Thank you MHC! There's this little flaw in me that says the impossible always has some kind of solution. I've solved some supposedly uncomputable problems in the past, so this "flaw" isn't entirely irrational. This problem will most likely simmer long into the future. That too is a Good Thing.

As you say MO, you have learned something along the way so your time was not wasted.

Power to you brother.

Isn't the TSP as old as mathematics? I thought it's along the lines of the prime-number search. Doesn't it go on forever, no matter how powerful the computers, almost like computing pi to a zillion decimal places?

As you say MO, you have learned something along the way so your time was not wasted.

Power to you brother.

Thank you MaDDoG!

Isn't the TSP as old as mathematics? I thought it's along the lines of the prime-number search. Doesn't it go on forever, no matter how powerful the computers, almost like computing pi to a zillion decimal places?

Old as math? Certainly. Does it go on forever? It might as well, given how difficult it is to solve. Unlike pi however, the TSP is limited for a given number of points. It's just that solving it for very large point sets is so beyond us as to effectively require an infinite number of trials.

The problem however should be solvable I think (a conclusion I reach with my ever twisted mind). When you take a set of points and take all of the lines connecting them, there's a simple way to eliminate most of the irrelevant lines and keep all of the relevant ones. Even with a very large number of points and lines, removing most of the junk is pretty. It's removing that last set of junk that's a challenge.

The fire still burns on this one. In the next week or two I'll - hopefully - post a PDF of some sample short paths for small sets of points. I just rewrote one of the programs and now I'm getting all of the legitimate short paths. On one set of 10 randomly selected airports, it looks as if I'm getting 86 unique circuits from one airport through all of the others and back to the starting point.

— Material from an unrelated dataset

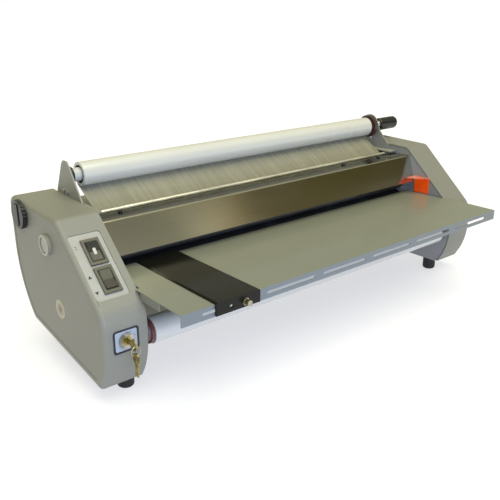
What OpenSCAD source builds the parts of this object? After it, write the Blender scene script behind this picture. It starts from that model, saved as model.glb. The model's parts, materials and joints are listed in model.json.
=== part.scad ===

I need to plot these to see what lines are being used. This is a brute force method that is fast with 10 airports, but because of the nature of the problem it will probably reach its limits at 20. That's okay. My hope is to understand something about which lines are not used and why. If I can eliminate lines I don't need, the computation becomes simpler.

Go go go MO! :thumbup:

Thank you MHC!

Here's a working desktop image of what I've been doing. That's Emacs in the background with a plain text procedure/notes file, three Terminal windows (one nearly hidden), and Gnuplot, graphing the distance of each of the paths against the specific number of the path. There are 172 paths total for 10 airports (mostly these are small municipal airports or heliports), ranging in distance from 4,000 miles to nearly 8,000 miles. The upper front terminal window shows the output of the function that searches for complete circuits around the airports. This morning I added the function that calculates and shows the distance.

It's probably pretty boring to almost everyone, but this is what the Mac is to me - a great little number cruncher that also happens to be a fun little machine.

http://homepage.mac.com/mathogre/.Pictures/tsp_00_sm.png

Such talent :)